Ne demek bakarız ya?! Senin baba olduğunu hatırlaman için ille bir musibet mi gerekliydi?!!
ESMA
Aaaaa!!! Biz hastalığımızla kendimizi unutmuşuz. Bu yaptığın iş mi şimdi canım?! Aaa! Ortalığı daha da gereceksen, evde bekleseydin sen haberi!
ŞAHAP
Bu kız sadece senin torunun değil Esma!!
ESMA
Çocukları rahatlatacak olan da senin bu tavrın değil. Oğluma laf etmeden önce bi kendi babalığına bak rica edeceğim!
FIKRET
Tamam…
ŞAHAP
Sen benim babalığımı sorgulayamazsın! Bir dakika! Bir dak-yok bir oturacağım bir şeyim yok benim… Oturacağım. Bir dakika… Bir dakika…
KIYMET
Şahap… Aç şu önünü…
ŞAHAP
Kıymet!
KIYMET
Tansiyonun çıktı haplarını almadın mı?!
ŞAHAP
KIYMET!! BENİ RAHAT BIRAK İYİYİM BEN!
KIYMET
Sakin ol Şahap!
KIYMET
Biz hastane köşelerinde sürünürken sen Garip'le otelde sefahatten gelemedin, ruhun duymadı! Şimdi de bize ayar mı geçiyorsun Esma Hanım?!
IPEK
Ya niye bağrışıyorsunuz yine?! Ne oldu?!
FIKRET
Yok bir şey…
KIYMET
Yok bir şey canım yok bir şey…
IPEK
Baba?!
ŞAHAP
İyiyim ben iyiyim…
IPEK
Ne oldu?!
ŞAHAP
Yok bir şey.
IPEK
Ben demiyor muyum size ya gelmeyin beni evde bekleyin diye?!
ŞAHAP
Ben! Ben hayatta seni bırakmam!!
IPEK
Tamam bak iyi değilsin zaten bir sakin ol! Bak benim artık daha başka bir şey kaldıracak halim kalmadı. Anne ne olur babamı al götür. Ben size haber vereceğim tamam mı?
FIKRET
Çıkabilir miyiz artık?!!
IPEK
Arayacağım ben seni tamam mı?
ŞAHAP
Tamam, tamam canım…
KIYMET
Tamam annem hadi.
ŞAHAP
Tamam tamam…
ŞAHAP
Şu evin haline bak ya! Kimse kimsenin umurunda değil! Esma hala Garip’in derdinde! Siz de beni durdurmaya çalışın!
KIYMET
Şahap gözünü seveyim kendini doldurup durma.
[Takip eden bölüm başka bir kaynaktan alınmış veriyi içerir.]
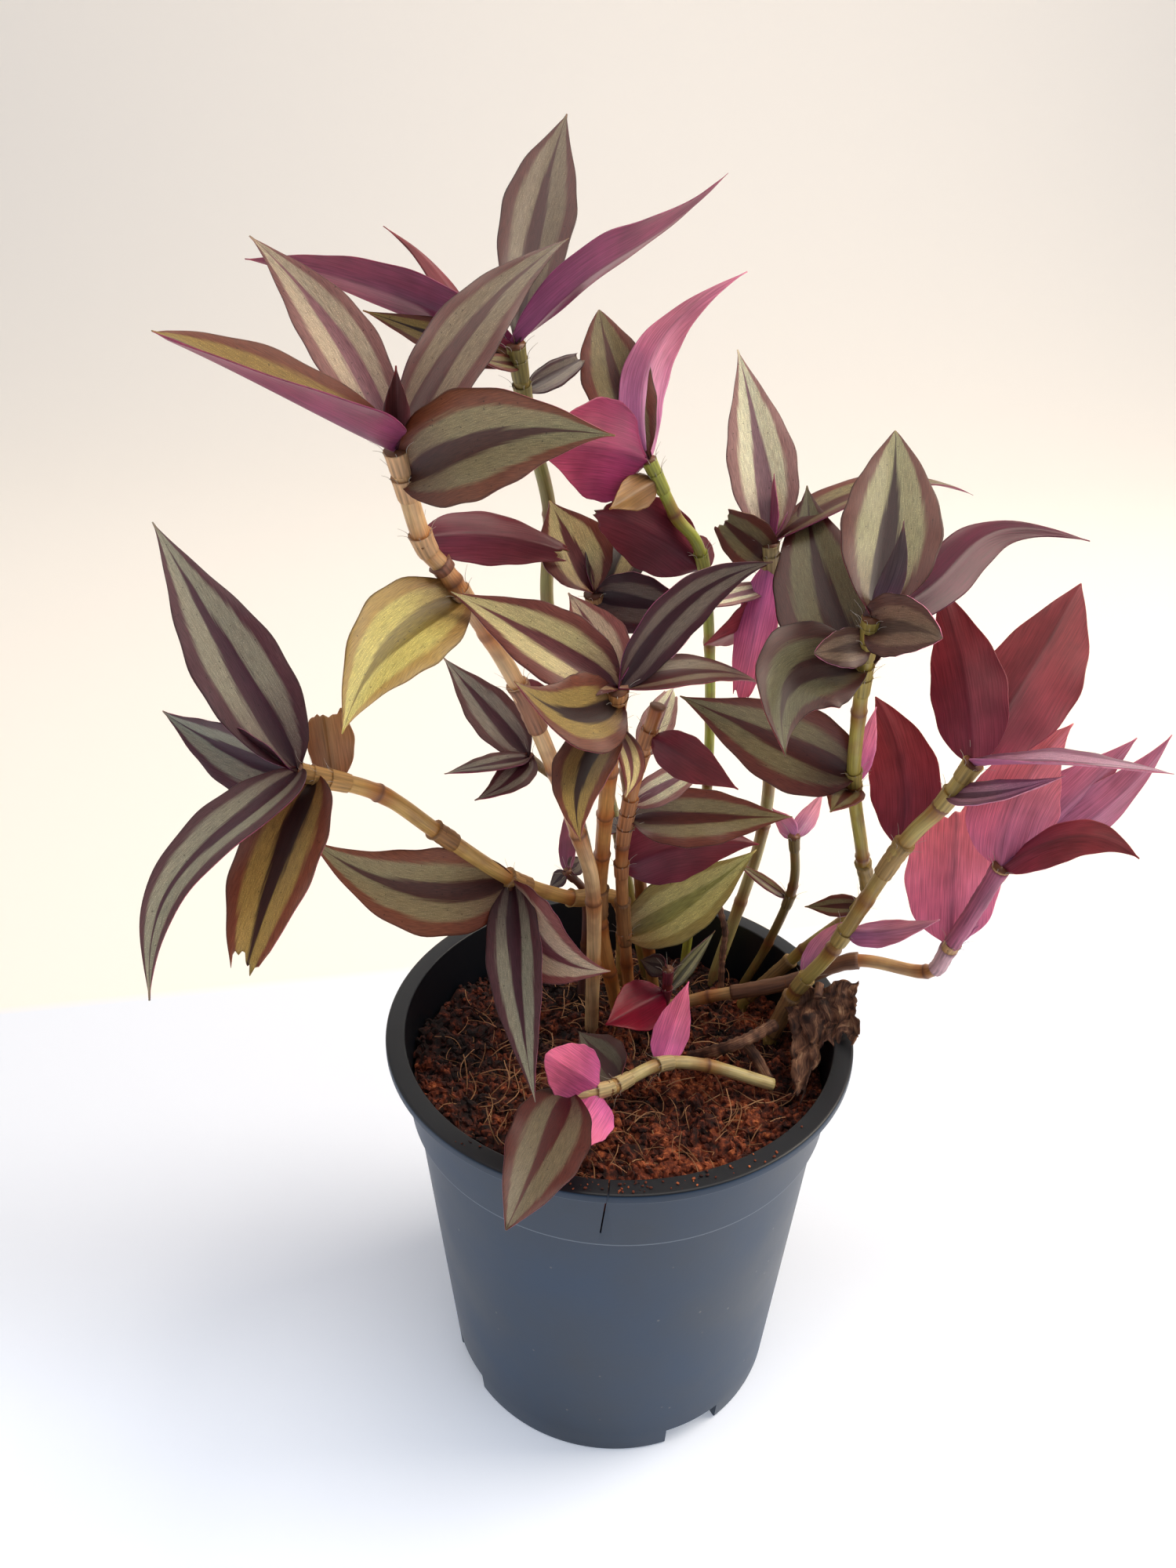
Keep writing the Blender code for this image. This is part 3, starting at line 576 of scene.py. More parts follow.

Bak kızın bu meseleyi kocasıyla halletmek istiyor. Torununun, Ada’nın babasına ihtiyacı var. Halledeceğiz, sabredeceğiz… Gözünü seveyim birde sen hastalanma ne olur…
SÜREYYA
Ay Faruk aklım fikrim Ada’da ya… İyi olacak değil mi sevgilim? Çok da kötü zamanda denk geldi böyle…
FARUK
Evet, benim de… Ama işte birileri dağılınca diğerlerinin ayakta durması lazım ki koşturabilsin. Hem bu doktor randevusunu da erteleyemezdik. Daha ben Bursa’ya döndüğümde ofiste bir sürü işim var.